We are the support machines behind the broadcasting scene.
Without our instruments and service there is no broadcast. For us is IBC 2016 the place to be for good business results”, he ends.
Beaten with a virtual reality sledgehammer
Back in Hisatomi’s venue, just five meters away from Kensuke, I see a small attractive yelling yellow car on a platform, like a bobsled.
Visitors are waiting in front of the car in a line.
I discover another car behind the line.
This one is strawberry red.
A guy interrupts my conversation, with one of the visitors.
Patrick Goede from Rilix, introduces himself in the Dutch language as product representative for the cars and invites me to do a test-drive with a virtual reality headset on, including integrated headphones.
I end up in a new three-dimensional world.
The vehicle is secured to the platform, but some vibrations in the back of my car seat, in combination with the virtual reality headset, simulate sharp turns, deep valleys and high velocity.
Climbing over mountainsides we reach top of mountains, we fly over deep rivers and train rails, an aggressive shark crosses our path when we are approaching the sea.
With my knuckles firmly on the steering wheel I experience this virtual adventure.
Suddenly, after 2 minutes, the car stops and I collapse.
Totally disorientated and feeling like beaten with a sledgehammer, I step out of the ”bobsled” and leave the platform.
It takes me at least 30 minutes to recover.
In the mean time I hear the car representative, Patrick, asking me, if I am willing to buy the cars for 3000 euro, each.

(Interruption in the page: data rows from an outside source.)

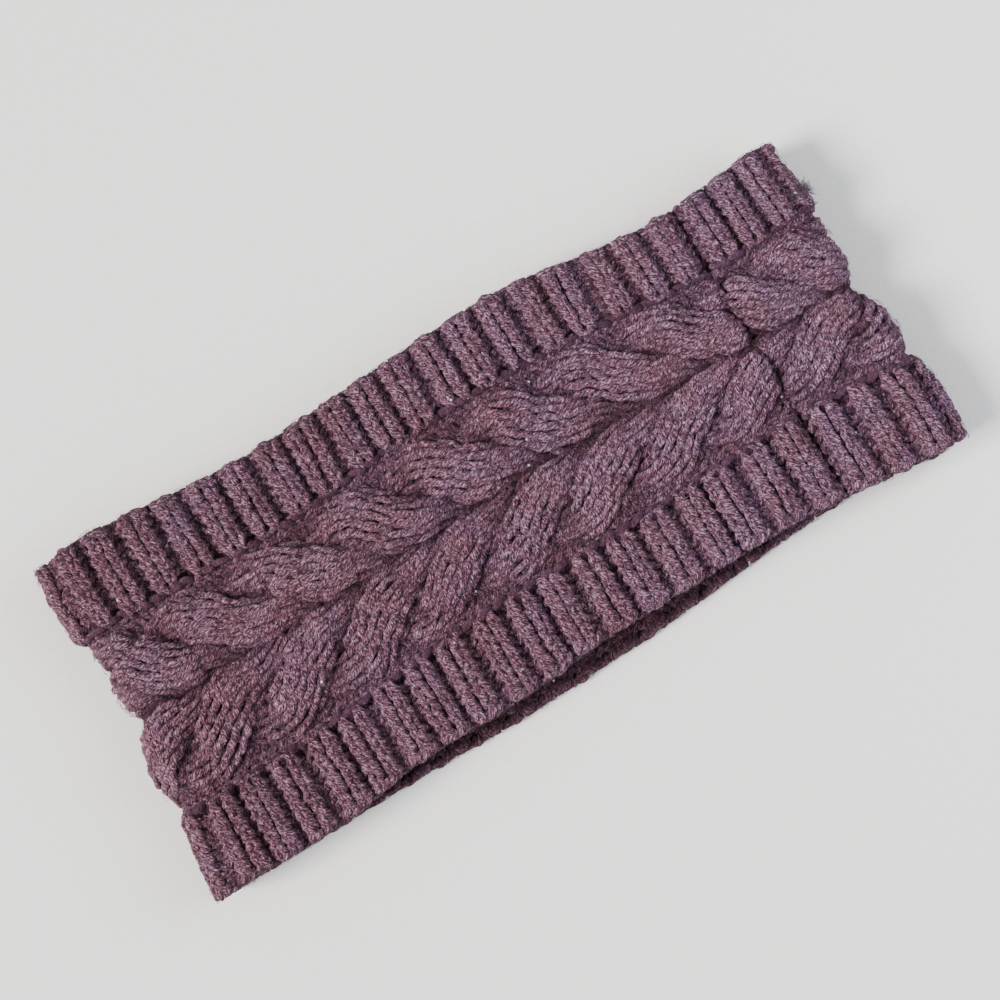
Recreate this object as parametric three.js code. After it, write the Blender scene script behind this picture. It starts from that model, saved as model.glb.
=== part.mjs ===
import * as THREE from 'three';

// An ear warmer headband, knitted, lying flat as two layers: a plaited cable panel with a
// two-by-two ribbed border along each side, sewn into a ring by one seam across the band.
// Millimetres. X runs along the flat band, Y across it, Z up from the surface it lies on.

// Driving sizes of the whole band
const flat_length = 246;
const hollow_gap = 5;
const fold_lift = 1.6;
const rest_press = 0.3;
const clearance = 0.3;

// The plaited panel
const panel_width = 53;
const panel_wall = 3.6;
const plait_relief = 4.2;
const edge_ridge = 1.4;
const ridge_rise = 1.2;
const leaf_pitch = 24.9;
const strand_width = 15.6;
const strand_sway = 18.2;
const plait_start = 16.9;
const side_lean = 4;

// The two ribbed borders
const border_width = 22.5;
const rib_depth = 7;
const rib_wall = 4;
const ribs_upper = 47;
const ribs_lower = 45;

// The seam
const seam_from_end = 40;
const seam_yarn = 2.2;
const seam_rise = 0.6;
const seam_bump = 0.9;
const seam_stitch = 4.6;

// How finely the shapes are cut into faces
const panel_steps = 174;
const panel_lanes = 13;
const path_points = 120;

const heather_mauve = 0x735562;
const shaded_mauve = 0x6a4e5b;

// Lanes along the upper layer. at is a share of the run from fold to fold, drift of the
// whole width, panel_up and panel_down of half the panel_width, rib_up and rib_down
// of border_width, and skew of half a leaf_pitch, by which the leaves above the centre
// lie further right and those below it further left.
const front_lanes = [
  { at: -0.5, drift: 0.014, panel_up: 0.98, panel_down: 1.12, rib_up: 1.01, rib_down: 1.03, skew: 0 },
  { at: -0.46, drift: 0.014, panel_up: 0.98, panel_down: 1.11, rib_up: 1.07, rib_down: 1.04, skew: 0 },
  { at: -0.347, drift: 0.012, panel_up: 0.97, panel_down: 1.08, rib_up: 1.0, rib_down: 1.04, skew: 0.02 },
  { at: -0.249, drift: 0.02, panel_up: 0.93, panel_down: 1.05, rib_up: 0.94, rib_down: 0.97, skew: 0.05 },
  { at: -0.098, drift: 0.027, panel_up: 1.01, panel_down: 0.97, rib_up: 0.89, rib_down: 1.07, skew: 0.1 },
  { at: 0.022, drift: 0.043, panel_up: 1.01, panel_down: 1.01, rib_up: 0.89, rib_down: 1.0, skew: 0.13 },
  { at: 0.141, drift: 0.043, panel_up: 1.01, panel_down: 1.0, rib_up: 0.91, rib_down: 1.0, skew: 0.16 },
  { at: 0.238, drift: 0.041, panel_up: 0.94, panel_down: 0.96, rib_up: 0.86, rib_down: 1.02, skew: 0.19 },
  { at: 0.336, drift: 0.037, panel_up: 0.88, panel_down: 0.91, rib_up: 0.85, rib_down: 1.1, skew: 0.2 },
  { at: 0.433, drift: 0.031, panel_up: 0.9, panel_down: 0.91, rib_up: 0.92, rib_down: 1.18, skew: 0.08 },
  { at: 0.5, drift: 0.038, panel_up: 0.91, panel_down: 1.02, rib_up: 0.93, rib_down: 1.12, skew: 0 },
];

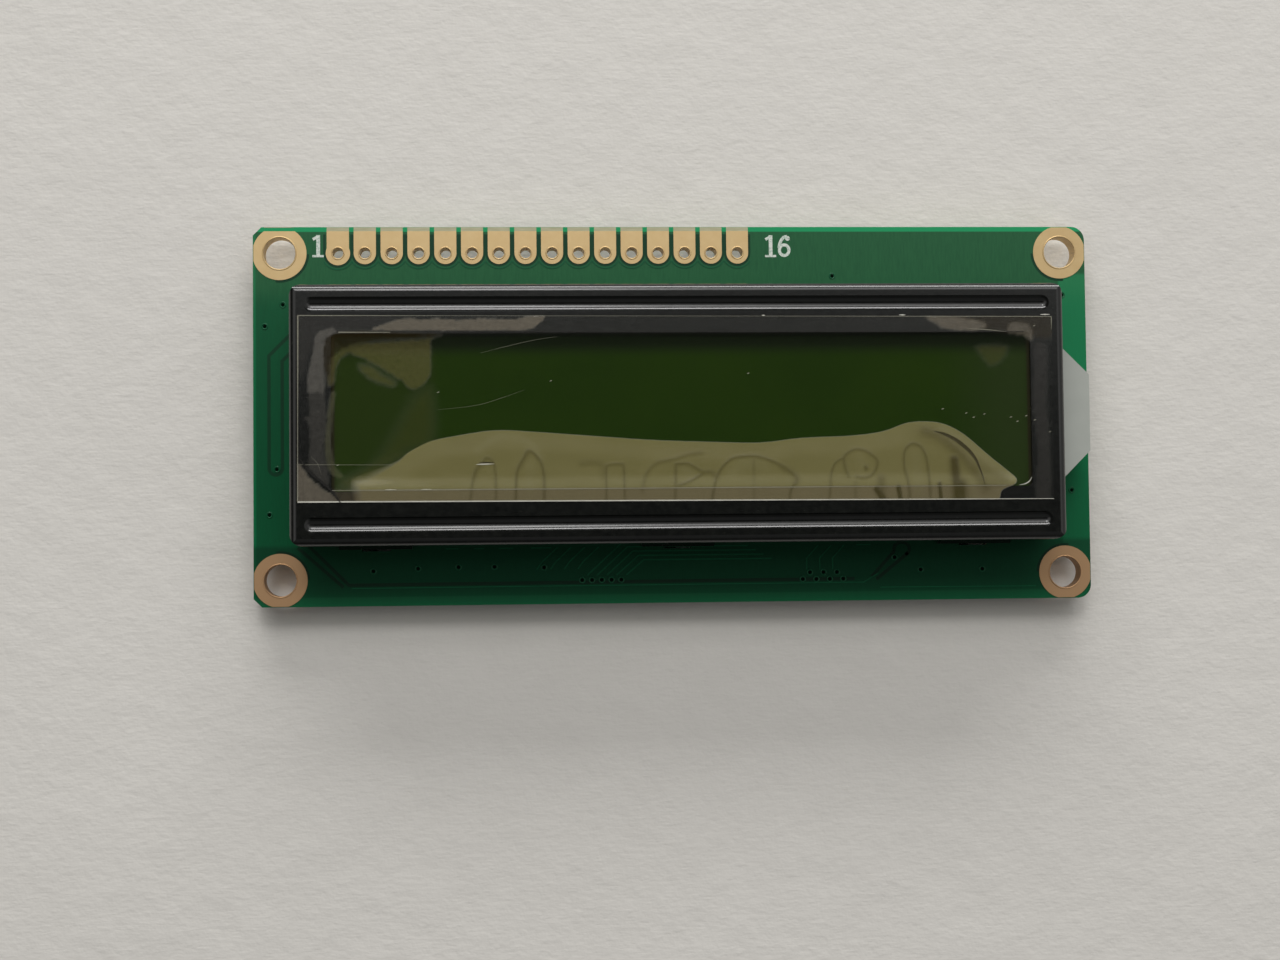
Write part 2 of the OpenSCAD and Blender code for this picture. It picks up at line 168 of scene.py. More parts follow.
class Graph:
    """A node tree, written as expressions."""

    def __init__(self, tree):
        self.tree = tree
        self._place = None

    def _feed(self, socket, value):
        if isinstance(value, Term):
            self.tree.links.new(value.socket, socket)
        elif isinstance(value, (tuple, list)) and len(value) == 3 and socket.type == "RGBA":
            socket.default_value = (*value, 1.0)
        else:
            socket.default_value = value

    def node(self, kind, settings=None, out=0, **inputs):
        """Any node: its settings first, then its sockets by name or by number."""
        made = self.tree.nodes.new("ShaderNode" + kind)
        for key, value in (settings or {}).items():
            setattr(made, key, value)
        for key, value in inputs.items():
            at = int(key[1:]) if key[0] == "_" else key.replace("_", " ")
            self._feed(made.inputs[at], value)
        return Term(self, made.outputs[out])

    def math(self, operation, *terms):
        named = {f"_{i}": term for i, term in enumerate(terms)}
        return self.node("Math", {"operation": operation}, **named)

    def scale(self, vector, by):
        return self.node("VectorMath", {"operation": "SCALE"}, _0=vector, Scale=by)

    def split(self, vector):
        return [self.node("SeparateXYZ", out=i, Vector=vector) for i in range(3)]

    def ramp(self, value, low, high):
        """0 below low, 1 above high, smooth between; low may be the larger."""
        kind = {"interpolation_type": "SMOOTHSTEP"}
        if low <= high:
            return self.node("MapRange", kind, Value=value, From_Min=low, From_Max=high)
        return self.node("MapRange", kind, Value=value, From_Min=high, From_Max=low,
                         To_Min=1.0, To_Max=0.0)

    def mix(self, first, second, factor):
        return self.node("Mix", {"data_type": "RGBA"}, out=2, _0=factor, _6=first, _7=second)


class Finish(Graph):
    """One material: a Principled shader and the nodes that vary it."""

    def __init__(self, name, colour, rough, **fixed):
        self.material = bpy.data.materials.new(name)
        self.material.use_nodes = True
        super().__init__(self.material.node_tree)
        self.shader = self.tree.nodes["Principled BSDF"]
        self.set(Base_Color=(*colour, 1.0), Roughness=rough, **fixed)

    def set(self, **inputs):
        for key, value in inputs.items():
            self._feed(self.shader.inputs[key.replace("_", " ")], value)

    def place(self):
        """Object coordinates in millimetres."""
        if self._place is None:
            self._place = self.scale(self.node("TexCoord", out="Object"), 1 / MM)
        return self._place

    def axes(self):
        return self.split(self.place())

    def normal_z(self):
        return self.split(self.node("NewGeometry", out="Normal"))[2]

    def noise(self, scale, detail=2.0, stretch=(1, 1, 1), rough=0.5):
        """Noise about 0.5, with its features 1/scale millimetres across."""
        at = self.node("Mapping", Vector=self.place(), Scale=tuple(stretch))
        return self.node("TexNoise", Vector=at, Scale=scale, Detail=detail, Roughness=rough)

    def bump(self, height, distance, strength=1.0):
        """Raises the surface by height times distance, in millimetres."""
        self.set(Normal=self.node("Bump", Height=height, Distance=distance * MM, Strength=strength))


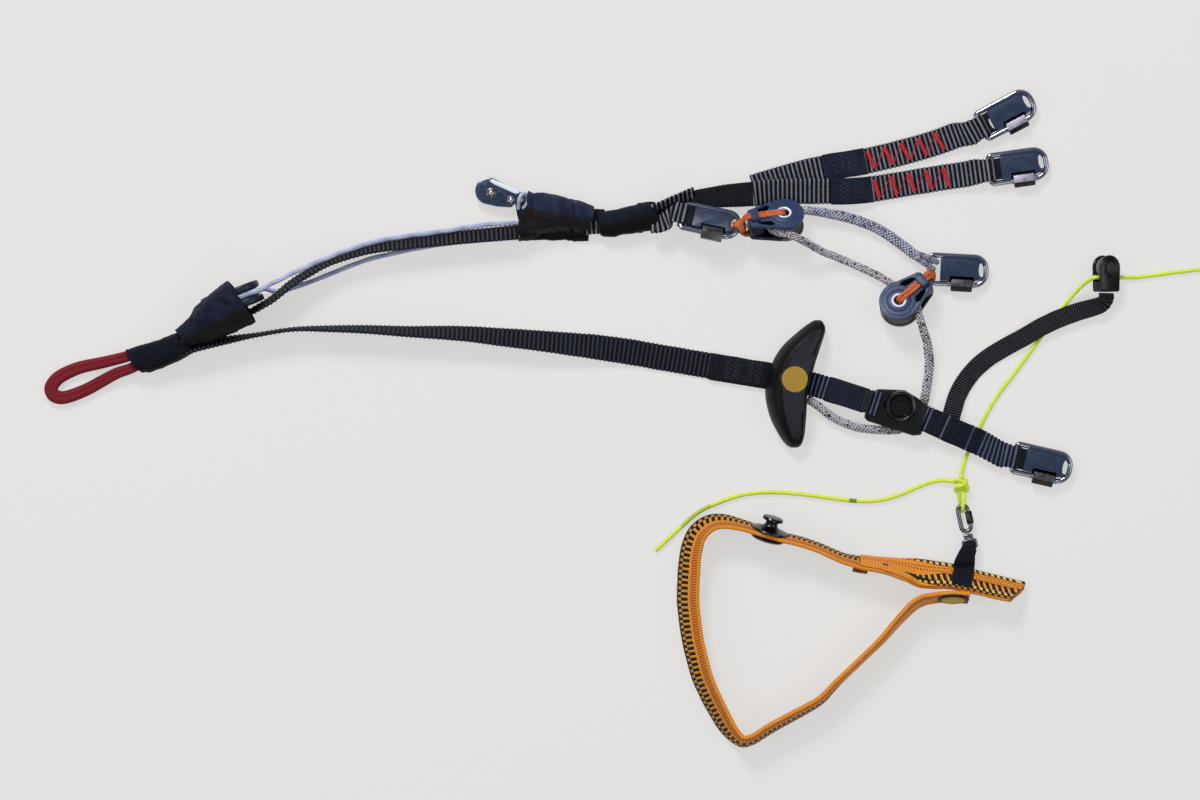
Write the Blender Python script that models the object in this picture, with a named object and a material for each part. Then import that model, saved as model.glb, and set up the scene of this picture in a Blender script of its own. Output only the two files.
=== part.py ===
"""One side's riser set of a paraglider, lying flat as it is unpacked.

Lengths are in millimetres and are turned to metres where a mesh is made.
X runs from the hang loop to the line maillons, Y across the set, Z up.
The origin is under the middle of the set, on the surface that it lies on.
"""
import math

import bmesh
import bpy
from mathutils import Matrix, Vector

MM = 0.001
GAP = 0.3
UP = Vector((0, 0, 1))

# Webbing and cords
WEB_WIDTH = 14.0
WEB_SINGLE = 1.4
WEB_DOUBLE = 2.6
BRAKE_WEB_WIDTH = 10.0
BRAKE_WEB_THICK = 1.2
TOGGLE_WIDTH = 18.0
TOGGLE_THICK = 2.5
TAB_THICK = 1.1
BRAKE_LINE_DIAMETER = 2.2
SPEED_LINE_DIAMETER = 2.5
CONTROL_DIAMETER = 4.3
SPLICE_DIAMETER = 5.4
LASHING_WIDTH = 3.6
LASHING_THICK = 1.4
EYE_WIDTH = 5.0
EYE_THICK = 1.6

# Maillons: rounded rectangles of wire, narrow bar at the webbing end
WIRE = 2.9
MAILLON_HALF_LENGTH = 15.3
MAILLON_HALF_WIDTH = 7.6
MAILLON_WEB_CORNER = 1.9
MAILLON_LINE_CORNER = 6.5
MAILLON_EYE_WIDTH = 11.0
MAILLON_HEIGHT = 3.7
NUT_LENGTH = 12.0
NUT_FLATS = 7.0
NUT_PLACE = 2.4
INSERT_THICK = 3.8
INSERT_WEB_EDGE = -8.6

# Pulleys of the control line: two-cheek blocks on soft lashings
PULLEY_RADIUS = 10.8
PULLEY_THICK = 11.0
CHEEK_THICK = 1.9
PULLEY_REACH = 19.5
HEAD_HALF_WIDTH = 6.0
HEAD_START = 11.8
AXLE_RADIUS = 3.5
AXLE_BORE = 2.8
SHEAVE_RADIUS = 10.2
GROOVE_RADIUS = 6.6
GROOVE_WIDTH = 4.9
ROPE_RADIUS_ON_SHEAVE = 9.05
PIN_RADIUS = 1.5
PIN_BORE = 1.8

# Colours of the real materials
BLACK_WEB = (0.010, 0.010, 0.014)
NAVY_CLOTH = (0.012, 0.018, 0.035)
RED_CORD = (0.250, 0.006, 0.015)
WHITE_CORD = (0.620, 0.640, 0.800)
GREY_CORD = (0.470, 0.450, 0.510)
ORANGE_CORD = (0.720, 0.140, 0.025)
YELLOW_CORD = (0.680, 0.840, 0.070)
ORANGE_WEB = (0.720, 0.260, 0.012)
BLUE_PLASTIC = (0.030, 0.050, 0.090)
GREY_PLASTIC = (0.060, 0.060, 0.066)
BLACK_PLASTIC = (0.008, 0.009, 0.012)
YELLOW_BADGE = (0.640, 0.370, 0.030)
STEEL = (0.600, 0.610, 0.640)


def clear_scene():
    for old in list(bpy.data.objects):
        bpy.data.objects.remove(old, do_unlink=True)


def finish_of(name, colour, rough, metal=0.0):
    material = bpy.data.materials.get(name)
    if material is None:
        material = bpy.data.materials.new(name)
        material.use_nodes = True
        shader = material.node_tree.nodes["Principled BSDF"]
        shader.inputs["Base Color"].default_value = (*colour, 1.0)
        shader.inputs["Roughness"].default_value = rough
        shader.inputs["Metallic"].default_value = metal
    return material


def black_webbing():
    return finish_of("black polyester webbing", BLACK_WEB, 0.85)


def navy_cloth():
    return finish_of("navy nylon cloth", NAVY_CLOTH, 0.8)


def steel():
    return finish_of("polished stainless steel", STEEL, 0.2, 1.0)


def blue_plastic():
    return finish_of("moulded blue-grey nylon", BLUE_PLASTIC, 0.5)


def orange_cord():
    return finish_of("orange braided cord", ORANGE_CORD, 0.7)


def make_object(name, mesh, material, matrix=None):
    obj = bpy.data.objects.new(name, mesh)
    bpy.context.scene.collection.objects.link(obj)
    mesh.materials.append(material)
    if matrix is not None:
        obj.matrix_world = matrix
    return obj


def mesh_from(name, work):
    """Turn a bmesh in millimetres into a mesh in metres with its faces out."""
    bmesh.ops.recalc_face_normals(work, faces=work.faces)
    bmesh.ops.scale(work, vec=(MM, MM, MM), verts=work.verts)
    mesh = bpy.data.meshes.new(name)
    work.to_mesh(mesh)
    work.free()
    mesh.shade_smooth()
    mesh.set_sharp_from_angle(angle=math.radians(35))
    return mesh


def skin(name, rings, material, closed=False, matrix=None):
    """Join rings of points by faces; ends are capped unless the skin is closed."""
    work = bmesh.new()
    rows = [[work.verts.new(point) for point in ring] for ring in rings]
    count = len(rows[0])
    pairs = list(zip(rows, rows[1:]))
    if closed:
        pairs.append((rows[-1], rows[0]))
    for low, high in pairs:
        for i in range(count):
            j = (i + 1) % count
            work.faces.new((low[i], low[j], high[j], high[i]))
    if not closed:
        work.faces.new(rows[0])
        work.faces.new(list(reversed(rows[-1])))
    return make_object(name, mesh_from(name, work), material, matrix)


def turned(name, profile, material, matrix, steps=28):
    """Turn a closed (radius, height) profile round local Z."""
    rings = []
    for k in range(steps):
        angle = math.tau * k / steps
        rings.append([Vector((r * math.cos(angle), r * math.sin(angle), z)) for r, z in profile])
    return skin(name, rings, material, closed=True, matrix=matrix)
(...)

Otherwise he will have to send them back to Brazil.
But I have another question to him.
How can people deal with this heavy ”brain attack”?
Patrick tells me that his company will protect the players or users by giving them good instruction and a very short drive advice.
But who protects those who buy these virtual reality attractions for their own private area with children etc.?
My coordination is totally out of order.
I have 13 venues to go, but I decide to stop with my press tour.